-- Task data --

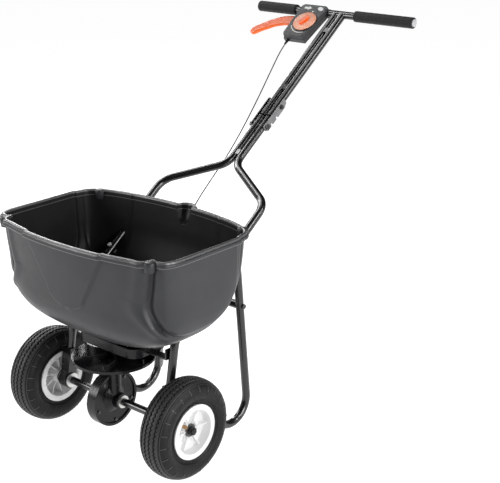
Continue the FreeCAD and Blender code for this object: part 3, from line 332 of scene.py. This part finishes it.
# (share of the floor's size, height) of the rings that close the floor round the outlet
FLOOR_RINGS = [(0.6, 0.307), (0.3, 0.307), (0.3, 0.303), (0.6, 0.303)]
FLOOR_MIDDLE_Y = 0.036


def between_levels(z):
    """The outline's sizes at a height, by a smooth curve through the levels."""
    table = np.array(HOPPER_LEVELS)
    return cubic_through(table, table[:, 0], z)[0][1:]


def hopper_ring(z):
    """Evenly spaced points of the outside at a height, with their outward normals."""
    half_x, front, back, bow, power = between_levels(z)
    angle = np.linspace(0, 2 * math.pi, 4001)
    c, s = np.cos(angle), np.sin(angle)
    far = (np.abs(c) ** power + np.abs(s) ** power) ** (-1 / power)
    x = half_x * far * c
    y = (front + back) / 2 + (back - front) / 2 * far * s * (1 - bow * (far * c) ** 2)
    run = np.concatenate([[0], np.cumsum(np.hypot(np.diff(x), np.diff(y)))])
    even = np.linspace(0, run[-1], AROUND, endpoint=False)
    x, y = np.interp(even, run, x), np.interp(even, run, y)
    tx, ty = np.roll(x, -1) - np.roll(x, 1), np.roll(y, -1) - np.roll(y, 1)
    long = np.hypot(tx, ty)
    return x, y, ty / long, -tx / long


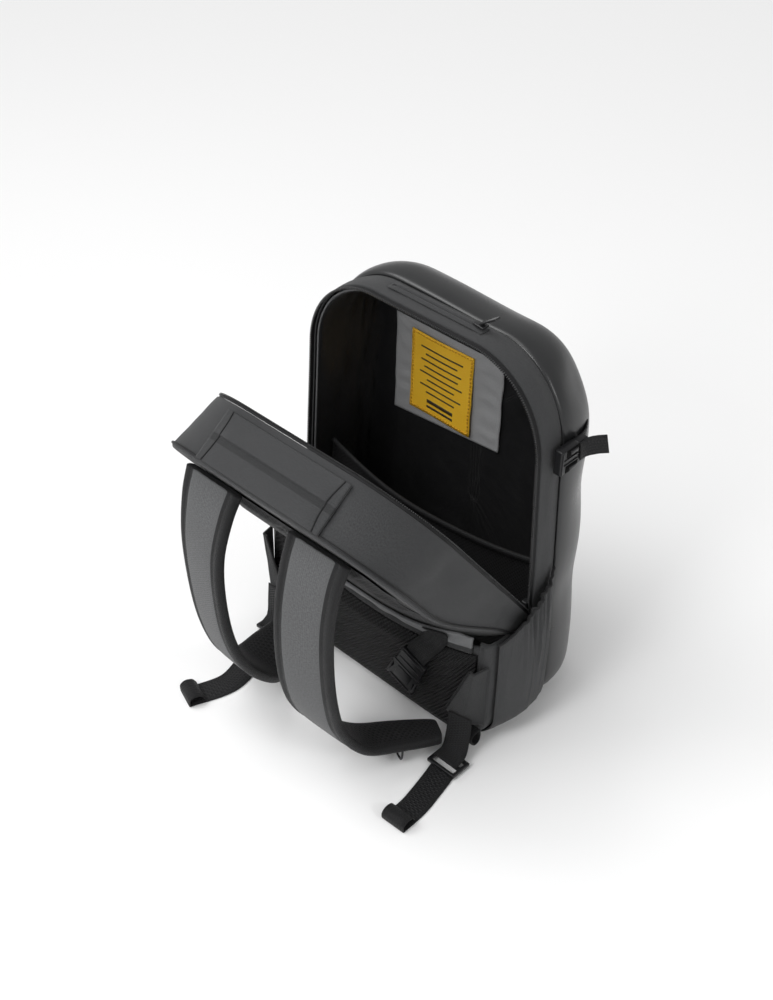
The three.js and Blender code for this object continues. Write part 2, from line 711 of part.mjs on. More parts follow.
function dRing(side) {
  const [before, seam, end] = strapStations(side).slice(-3);
  const at = vec(...seam.at);
  const wide = vec(...seam.wide).normalize();
  const along = vec(...end.at).sub(vec(...before.at)).normalize();
  const down = vec(0, 0, 0).crossVectors(along, wide).normalize();
  const { width, length, wire } = RING;
  const bow = (w, l) => [[0.5, 0], [0.5, -0.5], [0.3, -1], [-0.3, -1], [-0.5, -0.5], [-0.5, 0]]
    .map(([x, y]) => [x * w, y * l]);
  const window = bow(width - 2 * wire, length - 2 * wire).map(([x, y]) => [x, y - wire]);
  const shape = plate(bow(width, length).reverse(), wire, [window]);
  const up = down.clone().negate();
  const through = vec(0, 0, 0).crossVectors(wide, up);
  shape.applyMatrix4(new THREE.Matrix4().makeBasis(wide, up, through));
  const seat = at.addScaledVector(wide, side * RING.across).addScaledVector(down, STRAP_THICKNESS / 2 + GAP);
  shape.translate(seat.x, seat.y, seat.z);
  return shape;
}

for (const [side, name] of [[1, 'right'], [-1, 'left']]) {
  add(`d_ring_${name}`, dRing(side), 'plastic');
  add(`anchor_${name}`, anchorTab(side), 'fabric');
  add(`ladder_lock_${name}`, ladderLock(side), 'plastic');
  add(`webbing_tail_${name}`, webbingTail(side), 'black');
  add(`strap_webbing_${name}`, strapWebbing(side), 'black');
}

// Compression strap on the right: a fastened buckle over the gusset, webbing on to the shell
const BUCKLE = { start: 11, socket: 24, plug: 14, width: 26, thickness: 9 };
const PLUG_STEP = 1;
const buckleX = sideX(SIDE_STRAP_HEIGHT) + 4.2;

// Distance of the shell's side in from the bag's full width, at a depth
function shellInset(y) {
  const deep = Math.max((y - SHELL_START) / SHELL_DEPTH, 0);
  const next = SHELL_SECTION.findIndex((row) => row.deep > deep);
  const [a, b] = [SHELL_SECTION[next - 1], SHELL_SECTION[next]];
  return SHELL_EDGE * mix(a.inset, b.inset, (deep - a.deep) / (b.deep - a.deep));
}

function sideBuckle(length, width, thickness, y) {
  const body = plate(rectangle(length, width), thickness);
  body.rotateX(Math.PI / 2);
  body.rotateZ(Math.PI / 2);
  body.translate(buckleX, y, SIDE_STRAP_HEIGHT);
  return body;
}

function sideWebbing() {
  const y = BUCKLE.start + BUCKLE.socket + BUCKLE.plug + 2 * GAP;
  const off = 1.5 + WEBBING_THICKNESS;
  const points = [0, 8, 16, 22].map((run) => (
    [sideX(SIDE_STRAP_HEIGHT) - shellInset(y + run) + off, y + run, SIDE_STRAP_HEIGHT]));
  return webbing(points, [0, 0, 1], SIDE_WEBBING_WIDTH);
}

// The spare end of that webbing stands off the plug
function sideTail() {
  const y = BUCKLE.start + BUCKLE.socket + BUCKLE.plug - 4;
  const x = buckleX + BUCKLE.thickness - PLUG_STEP + GAP + WEBBING_THICKNESS / 2;
  const points = [[0, -8, 2], [1, 0, 3], [7, 6, 6], [15, 12, 8]].map(([out, run, rise]) => (
    [x + out, y + run, SIDE_STRAP_HEIGHT + rise]));
  return webbing(points, [0, 0, 1], SIDE_WEBBING_WIDTH - 2);
}

add('side_buckle_socket', sideBuckle(BUCKLE.socket, BUCKLE.width, BUCKLE.thickness,
  BUCKLE.start + BUCKLE.socket / 2), 'plastic');
add('side_buckle_plug', sideBuckle(BUCKLE.plug, BUCKLE.width - 2 * PLUG_STEP, BUCKLE.thickness - PLUG_STEP,
  BUCKLE.start + BUCKLE.socket + GAP + BUCKLE.plug / 2), 'plastic');
add('side_webbing', sideWebbing(), 'black');
add('side_webbing_tail', sideTail(), 'black');

// Zip pocket along the top of the gusset: a raised welt, a slider and its tab
function topWelt() {
  const surface = (s, t) => {
    const x = (s - 0.5) * WELT_LENGTH;
    const round = Math.sin(Math.PI * t);
    return vec(x, 0.55 * GUSSET_DEPTH + (t - 0.5) * WELT_WIDTH, HEIGHT + 1.6 + 1.2 * round);
  };
  return sheet(surface, 8, 3, 1.5);
}

add('top_welt', topWelt(), 'black');

function slider(length, width, height) {
  return plate([[-length / 2, -width * 0.35], [length / 2, -width / 2], [length / 2, width / 2],
    [-length / 2, width * 0.35]], height);
}

const TOP_SLIDER = { x: WELT_LENGTH / 2 - SLIDER_LENGTH / 2, y: 0.55 * GUSSET_DEPTH, z: HEIGHT + 4.9 };

function topSlider() {
  const shape = slider(SLIDER_LENGTH, 9, SLIDER_HEIGHT);
  shape.translate(TOP_SLIDER.x, TOP_SLIDER.y, TOP_SLIDER.z);
  return shape;
}

add('top_slider', topSlider(), 'plastic');

function pullTab() {
  const heel = -PULL_THICKNESS / 2;
  const shape = plate(rectangle(PULL_LENGTH - heel, PULL_WIDTH, (PULL_LENGTH + heel) / 2, 0), PULL_THICKNESS);
  shape.translate(0, 0, -PULL_THICKNESS / 2);
  return shape;
}

const PULL_CLEARANCE = 1.6;
const topPull = add('top_pull', pullTab(), 'plastic');
topPull.position.set(TOP_SLIDER.x + 2, TOP_SLIDER.y, TOP_SLIDER.z + SLIDER_HEIGHT + PULL_CLEARANCE);
topPull.rotation.y = -PULL_TILT;

// The main zip's slider, in the wedge where the two tapes meet on the right
function mainSlider() {
  const body = plate(rectangle(5.2, 6.6), 10);
  body.translate(HALF - 6.4, -4.7, HINGE_HEIGHT + 12);
  return body;
}

add('main_slider', mainSlider(), 'plastic');

// Short webbing from the fold strip, with a fastened buckle lying off the lumbar pad
const LUMBAR_TAB = { x: 88, width: 25 };
const PAD_FACE = -BACK_DEPTH - LUMBAR_PAD - GAP;

function lumbarWebbing() {
  const seat = -BACK_DEPTH - STRIP_LIFT - FABRIC - GAP - WEBBING_THICKNESS / 2;
  const points = [[0, 0, -1], [-4, 1.6, -9], [-9, 5.6, -18], [-14, 7, -28]].map(([across, out, rise]) => (
    [LUMBAR_TAB.x + across, seat - out, foldZ(LUMBAR_TAB.x) + rise]));
  return webbing(points, [1, 0, 0], LUMBAR_TAB.width);
}

function lumbarBuckle() {
  const half = [[16, 21], [16, 4], [19, -1], [14, -7], [19, -22], [10, -20]];
  const mirror = half.map(([x, y]) => [-x, y]).reverse();
  const shape = plate([...half, ...mirror], 7);
  shape.rotateX(Math.PI / 2 - 0.12);
  shape.rotateY(0.35);
  shape.translate(LUMBAR_TAB.x - 24, PAD_FACE - 2.9, foldZ(LUMBAR_TAB.x) - 52);
  return shape;
}

add('lumbar_webbing', lumbarWebbing(), 'black');
add('lumbar_buckle', lumbarBuckle(), 'plastic');

// Webbing loop hanging at the right base corner, beside the lumbar pad
function floorLoop() {
  const outer = [[-1, 18], [-13, 17], [-15, 8], [-9, 0], [-2, 1], [0, 9]];
  const hollow = [[-3, 15], [-11, 14.4], [-12.6, 8], [-8.4, 2.6], [-3.6, 3.4], [-2.4, 9]].reverse();
  const loop = plate(outer, 11, [hollow]);
  loop.rotateX(Math.PI / 2);
  loop.rotateZ(Math.PI / 2);
  loop.translate(HALF - 13.2, -BACK_DEPTH - GAP, TAB_LOW - 19);
  return loop;
}

add('floor_loop', floorLoop(), 'black');

// Thin strap on the lining's left wall, running down behind the mesh pocket
function innerStrap() {
  const z = HEIGHT * 0.42;
  const wall = -(sideX(z) - LINING_CLEAR - LINING_WALL);
  const points = [[4.5, 40, 0], [9, 40, 14], [34, 38, 60], [52, 34, 120]].map(([out, y, down]) => (
    [wall + out, y, z - down]));
  return webbing(points, [0, 1, 0], INNER_STRAP_WIDTH);
}

add('inner_strap', innerStrap(), 'black');

export default bag;
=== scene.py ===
# %% [markdown]
# A hard shell backpack, standing open. Its back panel is unzipped and leans out over the shoulder
# straps, so that the lining, the pockets and the straps all show. The construction comes from a
# fixed frame of plain solids. This lesson dresses that frame: every soft piece is modelled again
# as cloth, foam or webbing, in the place that its plain solid holds, and every hard piece gets a
# finish of its own. All lengths are metres: x runs across the bag, +y to the shell, z up.

# %% Load the frame
import math

import bmesh
import bpy
from mathutils import Matrix, Vector, noise


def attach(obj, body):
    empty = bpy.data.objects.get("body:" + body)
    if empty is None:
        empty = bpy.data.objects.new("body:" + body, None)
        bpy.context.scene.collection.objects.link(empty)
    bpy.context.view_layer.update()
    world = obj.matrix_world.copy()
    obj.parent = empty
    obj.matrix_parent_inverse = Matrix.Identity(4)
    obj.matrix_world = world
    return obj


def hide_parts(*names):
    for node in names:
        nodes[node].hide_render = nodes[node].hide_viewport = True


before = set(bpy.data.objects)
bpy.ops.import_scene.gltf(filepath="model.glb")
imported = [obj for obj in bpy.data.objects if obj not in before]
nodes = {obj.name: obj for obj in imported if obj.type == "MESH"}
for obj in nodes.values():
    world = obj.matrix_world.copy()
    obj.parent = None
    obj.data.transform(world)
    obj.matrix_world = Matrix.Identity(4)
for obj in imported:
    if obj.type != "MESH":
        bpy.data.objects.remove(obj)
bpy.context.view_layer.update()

# %% [markdown]
# The bag's outline is one rounded figure that many pieces share: the shell, the gusset, the
# lining, the zip tapes and the flap. So its sizes come first, and then a function that walks
# round it. The walk is counted as a share of the whole way, from the middle of the base, up the
# right side, over the top and down the left side.

# %% Sizes and outline
WIDTH, HEIGHT = 0.300, 0.400
HALF = WIDTH / 2
GUSSET_DEPTH, SHELL_DEPTH, BACK_DEPTH = 0.030, 0.069, 0.060
TOP_RADIUS, BASE_RADIUS, TAPER = 0.085, 0.038, 0.07
HINGE_HEIGHT, FOLD_HEIGHT = 0.135, 0.101
LEAN = math.radians(37)
FLAP_DEPTH, FLAP_CORNER, FOLD_BULGE = 0.060, 0.062, 0.008
FLAP_LENGTH = HEIGHT - HINGE_HEIGHT
GAP = 0.0003
LEAST_RADIUS = 0.004

RUNS = (
    ("base", HALF - BASE_RADIUS),
    ("low corner", BASE_RADIUS * math.pi / 2),
    ("side", HEIGHT - BASE_RADIUS - TOP_RADIUS),
    ("high corner", TOP_RADIUS * math.pi / 2),
    ("top", HALF - TOP_RADIUS),
)
HALF_WAY = sum(length for _, length in RUNS)


def mix(a, b, t):
    return a + (b - a) * t


def clamp(t, low=0.0, high=1.0):
    return min(max(t, low), high)


def smooth(t):
    t = clamp(t)
    return t * t * (3 - 2 * t)


def swell(t):
    """0 at both ends and 1 in the middle."""
    return math.sin(math.pi * clamp(t))


def narrow(z):
    return 1 - TAPER * smooth((z / HEIGHT - 0.2) / 0.8)


def outline(share, inset=0.0, top=TOP_RADIUS):
    """x and z on the outline, drawn in by an inset."""
    share %= 1.0
    side = 1 if share <= 0.5 else -1
    left = min(share, 1 - share) * 2 * HALF_WAY
    low = max(BASE_RADIUS - inset, LEAST_RADIUS)
    high = max(top - inset, LEAST_RADIUS)
    x_low, z_low = HALF - inset - low, inset + low
    x_high, z_high = HALF - inset - high, HEIGHT - inset - high
    for run, length in RUNS:
        if left <= length:
            break
        left -= length
    k = clamp(left / length)
    if run == "base":
        x, z = k * x_low, inset
    elif run == "low corner":
        turn = (k - 1) * math.pi / 2
        x, z = x_low + low * math.cos(turn), z_low + low * math.sin(turn)
    elif run == "side":
        x, z = HALF - inset, mix(z_low, z_high, k)
    elif run == "high corner":
        turn = k * math.pi / 2
        x, z = x_high + high * math.cos(turn), z_high + high * math.sin(turn)
    else:
        x, z = x_high * (1 - k), HEIGHT - inset
    return side * x * narrow(z), max(z, 0.0)


def share_at(height):
    """The share of the way where the right side reaches a height."""
    return (RUNS[0][1] + RUNS[1][1] + height - BASE_RADIUS) / (2 * HALF_WAY)


HINGE_SHARE = share_at(HINGE_HEIGHT)
print("outline: half way is", round(HALF_WAY, 3), "m, hinge at share", round(HINGE_SHARE, 3))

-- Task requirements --
Print from the first line through the line that contains "return cubic_through(table, table[:, 0], z)[0][1:]", please, including both, and leave out every line outside that stretch.

-- Response to the exercise --
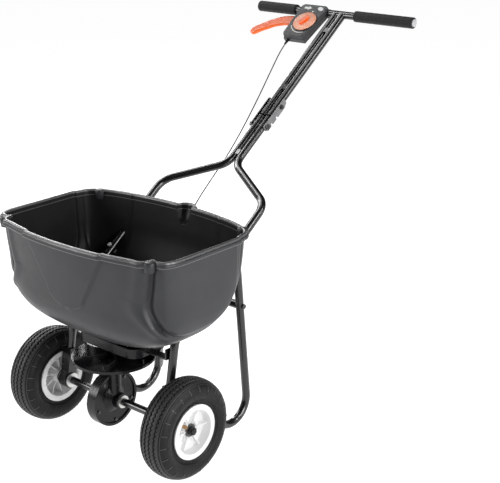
Continue the FreeCAD and Blender code for this object: part 3, from line 332 of scene.py. This part finishes it.
# (share of the floor's size, height) of the rings that close the floor round the outlet
FLOOR_RINGS = [(0.6, 0.307), (0.3, 0.307), (0.3, 0.303), (0.6, 0.303)]
FLOOR_MIDDLE_Y = 0.036


def between_levels(z):
    """The outline's sizes at a height, by a smooth curve through the levels."""
    table = np.array(HOPPER_LEVELS)
    return cubic_through(table, table[:, 0], z)[0][1:]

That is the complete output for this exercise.